Probabilmente è stata la cosa più difficile: trovare per ogni singolo narratore una voce autentica e diversificarlo. Richard Flynn è uno studente agli inizi degli anni Ottanta, quindi ho dovuto farlo parlare con la lingua del tempo poi quando scrive i suoi ricordi ha già 50 anni. Ho dovuto riorientarmi tra il gergo degli anni Ottanta e la lingua contemporanea ed è stato il compito più importante. Per chi scrive in inglese poi c’è il problema della lingua e della sua contaminazione con l’americano; l’inglese per sua natura è estremaente vivido . Vengono introdotti ogni anno migliaia di nuovi lemmi e ci sono almento sei o sette gruppi linguistici da tenere presenti. Per esempio il gergo di New York è assolutamente peculiare perchè si parla una lingua molto diversa a Brooklin piuttosto che nel Bronx o Long Island. Se si inserisce molto gergo per sembrare autentici si rischia che quel libro non sia apprezzato da un australiano, un sudafricano o anche un inglese. Il problema dell’opera originale in lingua inglese è quindi trovare un equilibrio tra autenticità e comprensibilità. Per rendere piacevole la lettura ci vuole il colore locale ma senza esagerare. Il modello da seguire è quello di Stephen King. Si sa che ambienta tutti i suoi libri nel New England o nel Maine e lo si capisce da certe particolarità linguistiche, però il suo stile è godibilissimo da americani e non.

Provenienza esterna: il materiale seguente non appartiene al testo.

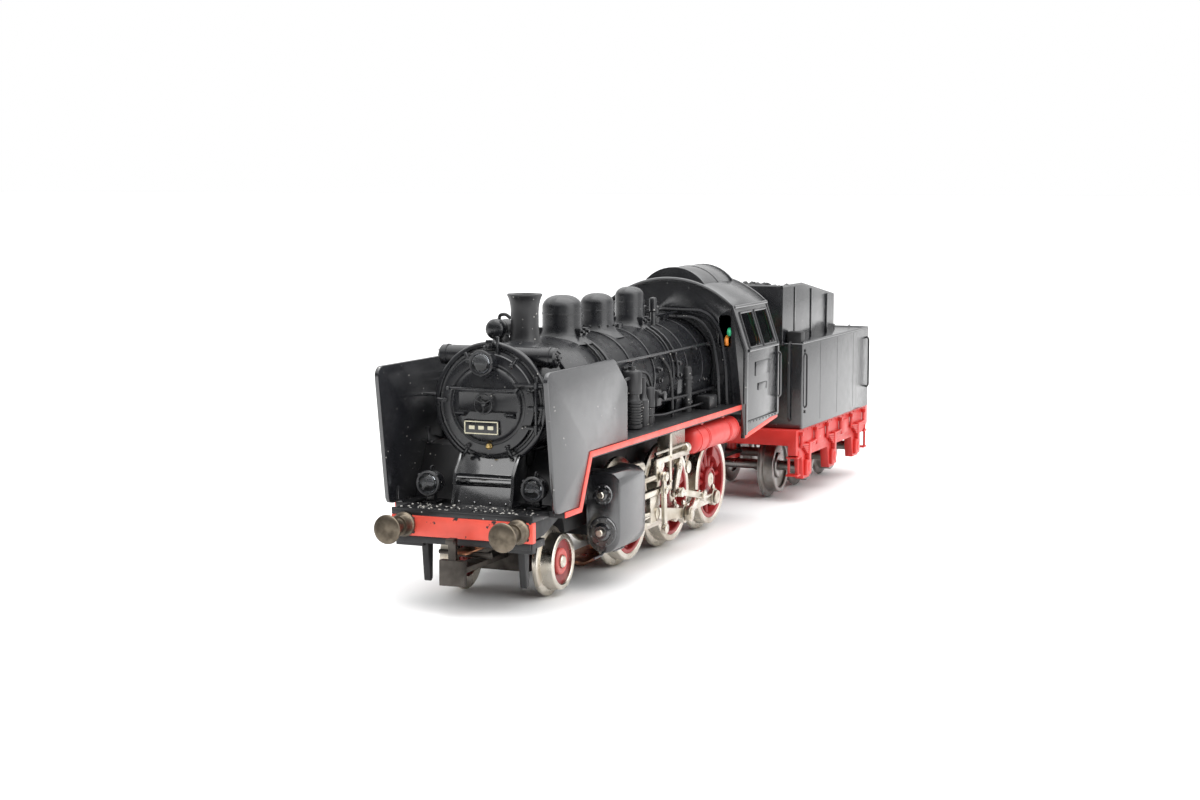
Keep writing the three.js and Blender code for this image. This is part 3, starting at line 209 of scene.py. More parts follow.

È proprio a queste tre voci narranti che si ispira il titolo “Il libro degli specchi”? Come se oggi voce riflettesse solo una parte della verità?

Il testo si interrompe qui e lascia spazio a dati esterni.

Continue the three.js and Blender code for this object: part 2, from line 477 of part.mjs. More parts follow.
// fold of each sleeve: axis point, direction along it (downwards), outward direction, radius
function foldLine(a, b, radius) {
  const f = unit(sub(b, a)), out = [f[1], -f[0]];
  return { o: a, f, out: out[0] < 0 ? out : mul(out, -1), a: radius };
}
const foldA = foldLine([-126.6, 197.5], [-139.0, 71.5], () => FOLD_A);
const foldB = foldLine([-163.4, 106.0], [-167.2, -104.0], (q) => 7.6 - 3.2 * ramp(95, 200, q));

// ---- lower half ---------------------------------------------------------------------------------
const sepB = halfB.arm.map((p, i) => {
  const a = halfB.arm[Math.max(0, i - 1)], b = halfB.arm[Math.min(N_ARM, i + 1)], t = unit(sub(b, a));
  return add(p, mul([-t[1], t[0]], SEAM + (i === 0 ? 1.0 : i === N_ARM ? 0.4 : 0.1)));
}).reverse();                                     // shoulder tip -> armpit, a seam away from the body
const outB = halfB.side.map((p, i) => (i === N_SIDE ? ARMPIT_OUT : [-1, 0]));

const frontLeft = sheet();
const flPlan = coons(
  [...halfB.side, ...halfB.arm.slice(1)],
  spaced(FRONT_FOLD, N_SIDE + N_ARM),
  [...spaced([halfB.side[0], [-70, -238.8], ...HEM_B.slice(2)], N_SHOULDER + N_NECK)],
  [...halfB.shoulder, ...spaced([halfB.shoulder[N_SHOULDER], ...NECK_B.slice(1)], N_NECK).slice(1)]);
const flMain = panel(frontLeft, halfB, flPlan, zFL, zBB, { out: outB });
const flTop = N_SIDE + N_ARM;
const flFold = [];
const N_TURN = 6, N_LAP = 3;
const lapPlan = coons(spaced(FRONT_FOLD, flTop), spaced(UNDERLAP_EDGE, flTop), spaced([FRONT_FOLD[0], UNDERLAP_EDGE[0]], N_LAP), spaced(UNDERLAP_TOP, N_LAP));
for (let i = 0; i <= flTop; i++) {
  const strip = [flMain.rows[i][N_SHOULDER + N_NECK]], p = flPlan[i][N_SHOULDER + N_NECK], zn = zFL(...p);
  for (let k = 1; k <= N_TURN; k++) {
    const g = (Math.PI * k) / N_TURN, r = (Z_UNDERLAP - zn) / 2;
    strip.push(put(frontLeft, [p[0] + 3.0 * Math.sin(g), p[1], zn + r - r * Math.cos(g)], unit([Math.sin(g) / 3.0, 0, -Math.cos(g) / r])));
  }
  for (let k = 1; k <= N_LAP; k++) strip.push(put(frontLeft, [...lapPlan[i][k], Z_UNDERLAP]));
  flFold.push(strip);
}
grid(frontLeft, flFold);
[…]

Quando eravamo bambini non avevamo alcun interesse per la verità, ci immedesimavamo semplicemente nelle storie che ci venivano raccontate, perchè ogni bambino è carico di fantasia e di immagini e si trova in una condizione di genuinità. Il nostro cervello non è progettato per fare distinzione tra una fantasia e la realtà: basti pensare a quella che viene chiamata la “sindrome del prigioniero”: quando è da solo dopo un certo numero di ore cominica a farsi letteralmente dei film e ha delle allucinazioni. Vede scene complesse come in una pellicola cinematografica e pensa che siano reali. Penso quindi che la gente quando legge non cerchi la verità ma la storia: più è vicina alla nostra vita e più importante diventa. Un esempio molto semplice è Pinocchio: tutti sanno che un burattino di legno non può avere vita, ma non interessa a nessuno. Questo mi porta anche a fare considerazioni sulla nostra concezione dell’infanzia: fino a meno di un secolo fa a dodici anni venivi considerato un adulto a tutti gli effetti, magari solo un po’ più sciocco, e così è stato per migliaia di anni.La vita media non superava i 27 anni e bisogna stare molto attenti quando si traccia il confine tra l’infanzia e l’età adulta: questo è un concetto non assodato e molto recente, che è entrato nella mente da poco tempo. La tecnologia i computer esistono da pochissimo per essere entrati a far parte della nostra mentalità: siamo ancora quelli di 2000 anni fa dal punto vita della capacità del cervello.
In effetti dietro a questo romanzo c’è qualcosa in più di una bella storia che cerca di svelare una verità rimasta nascosta troppo a lungo: qual era il suo intento mentre scriveva questo libro?
Tutte le considerazioni che ho fatto prima sono alla base del libro, anche se non ho una tesi da provare come quando scrivo saggistica. In narrativa “the story is the boss”: la trama la fa da padrone, non lo scrittore.
A questo propostio quali sono gli autori che la hanno maggiormente influenzata?
Sono molti ma soprattutto Hemingway, Steinbeck, Camus, Durennmatt e Vargas Llosa.
Dopo “Il libro degli specchi” cosa dobbiamo aspettarci da lei?
Quando è esplosa la bomba di questo romanzo ne avevo già finito un altro che sotto certi di punti di vista è analogo e segue la stesa vena. E‘ ambientato tra New York e Parigi a metà degli anni settanta e ai giorni nostri.